We remain cautious with respect to potential fall out from recent confrontations between North and South Korea and the escalation of geo-political tensions in that region. Recent developments have considerably impacted asset and currency prices in Asia and have the ability to further disrupt markets.

Outlook

We see stimulus efforts and recently improving growth in the service sector gradually helping the employment environment and overall economic growth in the U.S. With the holiday season approaching and signs of consumer spending picking up despite dismal consumer confidence levels, all signs point to a potentially strong closing for equity markets in 2010. Our remaining concern lies in corporate earnings comparisons and what those might do to analysts’ estimates for U.S. equities in the next several months.

We also believe that automatic addition of the newly announced QE2 to the U.S. budget deficit may be premature as, given the positive developments in the economy, the Fed may decide not to proceed with the program or to utilize a much smaller amount for asset purchases. If this happens, U.S. debt securities, which seem to have priced in the impacts of QE2, are likely to be negatively impacted. During November, 30-year yields increased to the highest level since May. Also during the month, investors in many bond funds lost money, a concept some retail investors may not be prepared for. A sizable negative price move in bonds can trigger large redemptions in these funds and a subsequent re-allocation to other asset classes including equities, reversing a long-term trend.

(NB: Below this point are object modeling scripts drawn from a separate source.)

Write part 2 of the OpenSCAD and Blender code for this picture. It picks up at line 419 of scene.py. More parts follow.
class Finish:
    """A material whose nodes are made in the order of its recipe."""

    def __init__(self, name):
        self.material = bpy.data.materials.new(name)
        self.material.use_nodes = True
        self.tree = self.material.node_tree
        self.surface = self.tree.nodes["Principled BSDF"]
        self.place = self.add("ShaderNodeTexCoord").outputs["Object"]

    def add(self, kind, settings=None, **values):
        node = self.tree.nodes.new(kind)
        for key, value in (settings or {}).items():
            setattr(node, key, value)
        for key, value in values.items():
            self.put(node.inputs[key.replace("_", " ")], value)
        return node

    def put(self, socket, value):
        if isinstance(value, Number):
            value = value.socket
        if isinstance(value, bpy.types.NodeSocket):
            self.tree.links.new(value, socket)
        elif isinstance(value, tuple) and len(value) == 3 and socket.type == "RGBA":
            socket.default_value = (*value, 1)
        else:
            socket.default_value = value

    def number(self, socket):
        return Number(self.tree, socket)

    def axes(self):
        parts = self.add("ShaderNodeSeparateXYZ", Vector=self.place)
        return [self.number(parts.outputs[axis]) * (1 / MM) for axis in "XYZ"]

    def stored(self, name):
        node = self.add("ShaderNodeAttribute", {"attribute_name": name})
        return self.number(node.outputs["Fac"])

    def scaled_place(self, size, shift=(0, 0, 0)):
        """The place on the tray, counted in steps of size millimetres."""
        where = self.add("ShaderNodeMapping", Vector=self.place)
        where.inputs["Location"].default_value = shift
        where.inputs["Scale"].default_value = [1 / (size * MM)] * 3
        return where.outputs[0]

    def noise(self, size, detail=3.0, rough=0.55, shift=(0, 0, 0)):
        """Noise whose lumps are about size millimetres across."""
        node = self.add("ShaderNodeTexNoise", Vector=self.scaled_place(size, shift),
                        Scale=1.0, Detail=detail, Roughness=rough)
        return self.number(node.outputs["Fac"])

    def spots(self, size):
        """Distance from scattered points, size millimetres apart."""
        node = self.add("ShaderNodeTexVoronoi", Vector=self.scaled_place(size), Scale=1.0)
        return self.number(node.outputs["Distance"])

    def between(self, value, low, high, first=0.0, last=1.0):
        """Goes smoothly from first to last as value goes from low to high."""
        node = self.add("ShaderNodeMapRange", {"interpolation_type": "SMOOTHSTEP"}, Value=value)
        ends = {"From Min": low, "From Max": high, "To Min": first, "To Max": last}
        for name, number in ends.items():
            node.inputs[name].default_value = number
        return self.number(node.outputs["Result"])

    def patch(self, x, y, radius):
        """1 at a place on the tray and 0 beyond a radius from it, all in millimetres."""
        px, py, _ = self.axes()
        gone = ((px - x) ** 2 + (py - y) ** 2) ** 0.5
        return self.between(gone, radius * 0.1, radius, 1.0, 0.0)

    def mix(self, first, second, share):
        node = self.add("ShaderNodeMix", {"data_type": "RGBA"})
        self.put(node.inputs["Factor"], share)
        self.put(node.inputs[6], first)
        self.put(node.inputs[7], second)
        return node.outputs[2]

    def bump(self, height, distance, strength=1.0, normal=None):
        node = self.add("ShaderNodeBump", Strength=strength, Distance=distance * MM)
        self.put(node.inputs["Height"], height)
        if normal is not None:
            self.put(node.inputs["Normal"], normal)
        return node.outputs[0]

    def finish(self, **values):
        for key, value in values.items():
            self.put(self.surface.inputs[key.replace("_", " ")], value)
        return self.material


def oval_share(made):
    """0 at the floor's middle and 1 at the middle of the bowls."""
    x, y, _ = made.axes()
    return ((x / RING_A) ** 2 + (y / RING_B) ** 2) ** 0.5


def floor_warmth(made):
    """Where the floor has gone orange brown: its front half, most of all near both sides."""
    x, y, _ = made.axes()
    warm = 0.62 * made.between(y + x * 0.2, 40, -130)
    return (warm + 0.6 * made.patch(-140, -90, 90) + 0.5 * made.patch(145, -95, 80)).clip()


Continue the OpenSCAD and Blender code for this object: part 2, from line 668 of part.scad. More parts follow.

This commentary represents the opinions of its author as of 12/6/10 and may change based on market and other conditions. The author’s opinions are not intended to forecast future events, guarantee future results, or serve as investment advice.

The statistics have been obtained from sources believed to be reliable, but the accuracy and completeness of this information cannot be guaranteed. Neither Calvert Asset Management Company, Inc. nor its information providers are responsible for any damages or losses arising from any use of this information.